Calebh Simpson, 31, was sentenced to 12 years’ imprisonment for operating a meth lab while on electronically-monitored bail. Photo / Andrew Warner
Hiding $1.5 million in methamphetamine profits in a hydraulically-operated compartment under his bed, a man was sprung by police after he got family members to deposit the money into prison spending accounts.
Calebh Simpson, 31, was sentenced to 12 years’ imprisonment in the High Court at Rotorua Friday on a raft of drugs charges – the majority related to the production and eventual sale of methamphetamine to individuals and gangs across the Bay of Plenty.
The charges included one representative charge of each manufacture, supply and possession of methamphetamine, possession of precursor substances, possession of drug manufacturing equipment, possession of cannabis and possession of firearms.
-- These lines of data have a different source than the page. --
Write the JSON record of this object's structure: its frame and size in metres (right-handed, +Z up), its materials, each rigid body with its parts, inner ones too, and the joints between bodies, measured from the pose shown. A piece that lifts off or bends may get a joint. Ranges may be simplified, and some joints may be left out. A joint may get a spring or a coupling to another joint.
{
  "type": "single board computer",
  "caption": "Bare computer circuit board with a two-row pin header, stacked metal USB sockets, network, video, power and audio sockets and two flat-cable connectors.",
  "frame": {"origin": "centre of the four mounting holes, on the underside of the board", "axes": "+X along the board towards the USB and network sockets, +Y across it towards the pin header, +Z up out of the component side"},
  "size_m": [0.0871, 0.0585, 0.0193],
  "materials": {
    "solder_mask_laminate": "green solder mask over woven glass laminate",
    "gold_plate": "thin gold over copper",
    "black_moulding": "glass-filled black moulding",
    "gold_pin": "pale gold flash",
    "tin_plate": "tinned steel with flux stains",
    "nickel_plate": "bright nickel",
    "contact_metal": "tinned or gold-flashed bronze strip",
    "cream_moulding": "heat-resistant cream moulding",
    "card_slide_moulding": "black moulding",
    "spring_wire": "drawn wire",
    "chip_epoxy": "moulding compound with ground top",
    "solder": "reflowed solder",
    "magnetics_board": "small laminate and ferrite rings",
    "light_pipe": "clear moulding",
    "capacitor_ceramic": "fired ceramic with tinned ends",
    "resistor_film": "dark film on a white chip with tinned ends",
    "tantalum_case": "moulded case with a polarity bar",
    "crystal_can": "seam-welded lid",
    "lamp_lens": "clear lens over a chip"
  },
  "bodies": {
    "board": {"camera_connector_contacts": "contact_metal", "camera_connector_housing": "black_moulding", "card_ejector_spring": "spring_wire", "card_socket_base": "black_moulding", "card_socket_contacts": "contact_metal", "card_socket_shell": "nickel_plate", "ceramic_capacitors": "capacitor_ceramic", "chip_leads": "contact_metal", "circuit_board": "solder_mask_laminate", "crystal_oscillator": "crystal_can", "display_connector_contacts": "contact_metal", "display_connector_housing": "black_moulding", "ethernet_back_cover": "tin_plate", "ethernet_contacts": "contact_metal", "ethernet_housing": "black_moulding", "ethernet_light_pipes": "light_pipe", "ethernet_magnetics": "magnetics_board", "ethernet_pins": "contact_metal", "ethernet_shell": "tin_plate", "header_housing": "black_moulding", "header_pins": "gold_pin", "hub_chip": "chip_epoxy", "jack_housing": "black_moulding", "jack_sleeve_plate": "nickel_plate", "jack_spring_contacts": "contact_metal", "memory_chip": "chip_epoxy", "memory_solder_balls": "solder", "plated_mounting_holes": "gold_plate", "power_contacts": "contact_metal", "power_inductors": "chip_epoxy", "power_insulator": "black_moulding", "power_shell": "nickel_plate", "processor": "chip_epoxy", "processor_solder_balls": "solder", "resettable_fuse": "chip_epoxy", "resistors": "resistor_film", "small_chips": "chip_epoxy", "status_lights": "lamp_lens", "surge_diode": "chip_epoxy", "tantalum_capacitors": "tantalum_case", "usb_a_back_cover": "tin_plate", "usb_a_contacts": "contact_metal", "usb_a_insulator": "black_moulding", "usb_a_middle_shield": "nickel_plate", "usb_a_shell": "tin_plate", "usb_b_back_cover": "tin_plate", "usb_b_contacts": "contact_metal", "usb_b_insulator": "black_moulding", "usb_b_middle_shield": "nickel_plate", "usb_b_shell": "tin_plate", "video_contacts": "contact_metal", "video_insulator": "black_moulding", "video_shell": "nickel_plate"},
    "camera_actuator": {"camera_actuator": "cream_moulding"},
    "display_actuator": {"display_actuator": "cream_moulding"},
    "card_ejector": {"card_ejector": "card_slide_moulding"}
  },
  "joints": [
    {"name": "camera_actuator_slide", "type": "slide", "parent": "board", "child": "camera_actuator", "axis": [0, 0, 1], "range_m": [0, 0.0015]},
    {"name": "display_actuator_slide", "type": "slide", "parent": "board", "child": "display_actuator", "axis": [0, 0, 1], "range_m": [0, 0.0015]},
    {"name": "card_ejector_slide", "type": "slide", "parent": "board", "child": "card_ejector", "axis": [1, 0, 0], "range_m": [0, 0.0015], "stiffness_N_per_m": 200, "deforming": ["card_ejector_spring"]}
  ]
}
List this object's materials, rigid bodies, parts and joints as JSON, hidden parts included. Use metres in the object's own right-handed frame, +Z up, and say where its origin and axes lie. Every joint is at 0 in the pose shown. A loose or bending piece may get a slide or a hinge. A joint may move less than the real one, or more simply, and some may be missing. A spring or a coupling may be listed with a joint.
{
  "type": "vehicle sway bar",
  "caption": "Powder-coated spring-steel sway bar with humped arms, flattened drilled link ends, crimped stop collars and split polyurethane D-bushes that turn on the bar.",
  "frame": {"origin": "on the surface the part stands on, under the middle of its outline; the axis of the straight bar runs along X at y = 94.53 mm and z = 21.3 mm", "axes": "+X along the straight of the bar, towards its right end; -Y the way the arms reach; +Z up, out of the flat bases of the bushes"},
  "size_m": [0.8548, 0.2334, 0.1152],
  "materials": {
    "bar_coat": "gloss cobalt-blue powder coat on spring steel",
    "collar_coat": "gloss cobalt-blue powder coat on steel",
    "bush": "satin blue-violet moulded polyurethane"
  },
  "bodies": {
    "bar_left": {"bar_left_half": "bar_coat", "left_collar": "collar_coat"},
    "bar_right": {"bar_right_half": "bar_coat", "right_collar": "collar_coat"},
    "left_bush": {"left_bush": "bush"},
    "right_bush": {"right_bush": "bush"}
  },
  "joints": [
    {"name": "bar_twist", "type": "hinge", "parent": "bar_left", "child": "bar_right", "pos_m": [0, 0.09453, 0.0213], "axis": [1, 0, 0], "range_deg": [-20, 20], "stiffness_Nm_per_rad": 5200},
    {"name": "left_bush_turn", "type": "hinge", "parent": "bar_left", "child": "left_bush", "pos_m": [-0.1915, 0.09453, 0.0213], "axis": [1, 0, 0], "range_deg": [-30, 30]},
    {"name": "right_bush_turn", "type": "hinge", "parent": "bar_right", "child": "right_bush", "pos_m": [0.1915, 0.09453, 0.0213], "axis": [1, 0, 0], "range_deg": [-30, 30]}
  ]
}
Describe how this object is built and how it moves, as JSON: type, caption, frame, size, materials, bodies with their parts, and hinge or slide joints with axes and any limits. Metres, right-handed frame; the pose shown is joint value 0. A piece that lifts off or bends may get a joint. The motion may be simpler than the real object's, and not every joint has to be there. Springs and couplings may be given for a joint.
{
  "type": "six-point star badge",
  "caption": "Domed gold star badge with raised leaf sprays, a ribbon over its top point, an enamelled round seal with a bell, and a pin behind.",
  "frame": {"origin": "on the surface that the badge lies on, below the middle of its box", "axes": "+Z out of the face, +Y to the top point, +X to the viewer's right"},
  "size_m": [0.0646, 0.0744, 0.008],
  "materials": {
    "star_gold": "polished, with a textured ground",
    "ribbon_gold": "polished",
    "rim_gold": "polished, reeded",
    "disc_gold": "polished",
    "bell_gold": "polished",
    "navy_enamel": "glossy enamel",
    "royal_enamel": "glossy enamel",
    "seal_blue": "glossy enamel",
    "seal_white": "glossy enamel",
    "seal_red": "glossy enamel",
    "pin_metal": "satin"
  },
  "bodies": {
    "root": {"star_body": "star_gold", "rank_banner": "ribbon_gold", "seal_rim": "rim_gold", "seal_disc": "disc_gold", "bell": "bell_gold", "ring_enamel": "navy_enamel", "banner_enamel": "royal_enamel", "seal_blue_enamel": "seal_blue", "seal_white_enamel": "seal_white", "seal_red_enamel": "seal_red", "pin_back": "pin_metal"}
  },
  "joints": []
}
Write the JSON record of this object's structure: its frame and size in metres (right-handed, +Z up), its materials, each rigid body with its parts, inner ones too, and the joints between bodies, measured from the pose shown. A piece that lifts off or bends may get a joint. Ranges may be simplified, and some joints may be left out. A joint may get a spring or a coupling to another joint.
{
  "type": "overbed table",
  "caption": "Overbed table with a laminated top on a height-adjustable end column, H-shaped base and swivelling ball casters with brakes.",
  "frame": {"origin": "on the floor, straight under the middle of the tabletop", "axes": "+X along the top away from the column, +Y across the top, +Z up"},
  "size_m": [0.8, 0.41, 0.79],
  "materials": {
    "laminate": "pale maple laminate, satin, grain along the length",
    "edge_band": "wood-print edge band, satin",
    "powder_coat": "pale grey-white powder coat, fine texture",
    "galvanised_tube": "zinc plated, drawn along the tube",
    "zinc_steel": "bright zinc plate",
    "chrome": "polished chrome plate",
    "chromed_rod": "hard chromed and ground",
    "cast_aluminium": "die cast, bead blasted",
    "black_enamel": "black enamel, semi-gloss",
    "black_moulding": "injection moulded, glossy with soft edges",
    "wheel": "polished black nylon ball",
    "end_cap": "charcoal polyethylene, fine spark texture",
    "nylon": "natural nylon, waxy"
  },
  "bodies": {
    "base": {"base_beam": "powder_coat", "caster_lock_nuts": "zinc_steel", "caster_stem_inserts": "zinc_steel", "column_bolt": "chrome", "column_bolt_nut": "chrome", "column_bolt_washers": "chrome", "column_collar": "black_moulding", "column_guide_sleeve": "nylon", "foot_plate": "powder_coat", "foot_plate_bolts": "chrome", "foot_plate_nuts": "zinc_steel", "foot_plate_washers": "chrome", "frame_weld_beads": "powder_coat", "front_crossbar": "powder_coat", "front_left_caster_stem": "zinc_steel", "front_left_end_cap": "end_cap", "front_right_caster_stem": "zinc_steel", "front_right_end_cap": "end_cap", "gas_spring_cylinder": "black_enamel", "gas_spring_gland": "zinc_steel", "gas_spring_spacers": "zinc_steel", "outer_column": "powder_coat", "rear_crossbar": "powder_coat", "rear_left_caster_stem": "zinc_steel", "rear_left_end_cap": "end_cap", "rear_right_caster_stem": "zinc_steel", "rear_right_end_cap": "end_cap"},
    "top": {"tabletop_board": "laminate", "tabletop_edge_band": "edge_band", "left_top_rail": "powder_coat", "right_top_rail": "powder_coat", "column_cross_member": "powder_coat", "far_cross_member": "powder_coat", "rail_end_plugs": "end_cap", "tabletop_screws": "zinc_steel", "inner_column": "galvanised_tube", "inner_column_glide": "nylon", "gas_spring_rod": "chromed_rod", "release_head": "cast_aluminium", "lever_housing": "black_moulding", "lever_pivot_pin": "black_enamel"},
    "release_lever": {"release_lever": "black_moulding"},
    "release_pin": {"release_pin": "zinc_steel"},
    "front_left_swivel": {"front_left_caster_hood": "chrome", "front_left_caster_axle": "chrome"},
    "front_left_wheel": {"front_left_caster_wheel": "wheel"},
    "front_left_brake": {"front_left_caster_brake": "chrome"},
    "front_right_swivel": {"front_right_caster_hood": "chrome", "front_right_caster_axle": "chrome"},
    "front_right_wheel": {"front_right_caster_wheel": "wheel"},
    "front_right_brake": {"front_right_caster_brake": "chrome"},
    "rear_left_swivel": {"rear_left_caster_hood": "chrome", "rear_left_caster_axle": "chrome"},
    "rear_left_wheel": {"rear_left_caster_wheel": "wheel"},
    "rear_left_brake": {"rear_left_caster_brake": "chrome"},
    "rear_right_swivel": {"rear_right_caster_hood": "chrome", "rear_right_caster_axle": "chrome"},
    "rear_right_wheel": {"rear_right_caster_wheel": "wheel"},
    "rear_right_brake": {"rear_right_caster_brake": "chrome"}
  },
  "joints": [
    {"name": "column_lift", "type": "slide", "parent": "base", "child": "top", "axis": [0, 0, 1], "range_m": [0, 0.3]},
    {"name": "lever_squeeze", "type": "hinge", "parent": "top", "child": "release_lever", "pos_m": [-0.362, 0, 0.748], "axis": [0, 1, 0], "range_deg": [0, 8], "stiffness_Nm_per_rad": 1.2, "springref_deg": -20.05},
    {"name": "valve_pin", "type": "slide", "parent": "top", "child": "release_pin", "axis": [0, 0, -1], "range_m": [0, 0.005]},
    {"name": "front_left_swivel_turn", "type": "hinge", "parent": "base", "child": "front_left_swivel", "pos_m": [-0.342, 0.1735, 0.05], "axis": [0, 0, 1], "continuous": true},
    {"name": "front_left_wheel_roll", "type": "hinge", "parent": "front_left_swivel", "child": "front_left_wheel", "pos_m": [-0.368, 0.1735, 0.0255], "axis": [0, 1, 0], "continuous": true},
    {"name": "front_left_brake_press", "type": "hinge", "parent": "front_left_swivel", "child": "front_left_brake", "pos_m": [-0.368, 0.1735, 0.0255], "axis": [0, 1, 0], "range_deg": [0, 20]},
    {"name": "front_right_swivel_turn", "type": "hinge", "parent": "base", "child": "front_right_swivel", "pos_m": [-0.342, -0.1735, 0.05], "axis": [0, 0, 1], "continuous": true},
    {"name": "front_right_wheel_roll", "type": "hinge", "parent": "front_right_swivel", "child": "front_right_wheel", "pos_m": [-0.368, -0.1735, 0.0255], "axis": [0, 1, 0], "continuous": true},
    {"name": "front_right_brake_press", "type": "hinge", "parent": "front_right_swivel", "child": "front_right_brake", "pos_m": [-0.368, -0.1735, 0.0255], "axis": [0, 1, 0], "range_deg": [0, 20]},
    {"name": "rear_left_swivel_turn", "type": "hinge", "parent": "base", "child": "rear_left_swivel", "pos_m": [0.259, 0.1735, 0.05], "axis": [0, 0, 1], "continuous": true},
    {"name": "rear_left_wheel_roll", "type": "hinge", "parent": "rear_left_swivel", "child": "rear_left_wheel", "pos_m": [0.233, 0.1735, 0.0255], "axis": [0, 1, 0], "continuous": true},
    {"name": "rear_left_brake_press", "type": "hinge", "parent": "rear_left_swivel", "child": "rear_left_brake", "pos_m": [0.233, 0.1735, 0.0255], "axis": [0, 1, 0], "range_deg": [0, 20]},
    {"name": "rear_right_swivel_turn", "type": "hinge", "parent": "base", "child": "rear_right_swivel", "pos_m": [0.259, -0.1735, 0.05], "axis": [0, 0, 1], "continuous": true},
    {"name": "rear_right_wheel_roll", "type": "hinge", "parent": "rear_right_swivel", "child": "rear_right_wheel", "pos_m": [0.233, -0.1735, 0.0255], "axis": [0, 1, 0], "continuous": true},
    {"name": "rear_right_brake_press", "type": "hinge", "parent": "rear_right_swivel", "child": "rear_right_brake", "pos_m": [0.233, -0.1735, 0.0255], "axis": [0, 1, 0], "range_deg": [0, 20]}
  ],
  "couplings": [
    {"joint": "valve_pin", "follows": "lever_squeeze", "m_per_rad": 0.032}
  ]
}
According to the summary of facts, Simpson, from Whakatāne, who has no prior drug convictions, was stopped by police in Auckland in April 2019 after being seen using his phone while driving.
He was pulled over but had no form of ID, and consented to police searching his car in an attempt to find a form of identification.
No ID was found, but police discovered a bag with 293g of methamphetamine, $3000 in cash, and a white bucket with iodine residue.
Also found in the vehicle was a cut-down .30 caliber semi-automatic rifle and a shotgun stock.
Simpson was arrested and charged with supply of methamphetamine and spent six weeks held on remand, before being granted electronically-monitored bail to a Whakatāne address.
Simpson remained clear of police attention until February 13, 2020, when police conducted a search warrant at his bail address.
Living in a “substantially remodeled” garage, a room containing a clandestine meth lab was discovered by police. While not operational, tools used in the manufacture of the drug were found, including precursor substances.
In Simpson’s bedroom, police found $64,000 in cash and approximately 625g of methamphetamine with an estimated street value between $50,000 and $100,000.
Four gold bars and two rings were also found in a safe, with one of the rings valued at $136,000.
A total of 1.2kg of cannabis was also found with an estimated street value of $9000.
Police also located a number of firearms including a sawn-off shotgun, a modified starter pistol, a .22 long-range rifle, and two military-style rifles.
Police seized CCTV cameras installed by Simpson which showed the production of meth at the property.
The elaborate operation saw associates bring the materials needed to produce meth to the address, as bail conditions prevented Simpson from leaving.
Simpson was arrested during the search and remanded in custody.
In the following weeks, the police became aware that the man was still in control of a significant amount of cash, and Simpson had discussed plans with relatives to spend the money from within prison.
From prison, Simpson called and asked his father to uplift the cash – totalling approximately $1.5m – so it wouldn’t be discovered by police or stolen.
The money was concealed in two suitcases, hidden in a hydraulically-operated compartment originally missed by the police during the first search.
Simpson then arranged for relatives to use the cash to buy a car, clothing and deposit funds into prison accounts in the names of associates. Legal fees were also paid with the cash.
In court, Simpson claimed that he continued the production of methamphetamine because gang associates had pressured him into doing so with the threat of retaliatory action.
Justice Graham Lang told the defendant: “That may be so, but the hold that the gangs had over you arose because you became indebted to them because you purchased drugs when you had no means to pay for them.
“The answer to your dilemma is not to get involved in drugs in the first place.”
The court heard that the offending appeared to stem from Simpson’s own addiction to methamphetamine, which he first consumed at age 19.
“As is often the case, you began dealing to pay for your own habit,” Justice Lang said.
Justice Lang also shared Simpson’s eventual remorse for his offense, sparked when he found out that his then-partner and mother had been charged with money laundering after he asked them to deal with the remaining cash.
“The prospect of rehabilitation is still very much in the balance.”
After a 40 per cent sentence discount for the guilty plea, remorse and psychiatric mental health history, Simpson was sentenced to 12 years’ imprisonment, five of which must be served before he becomes eligible for parole.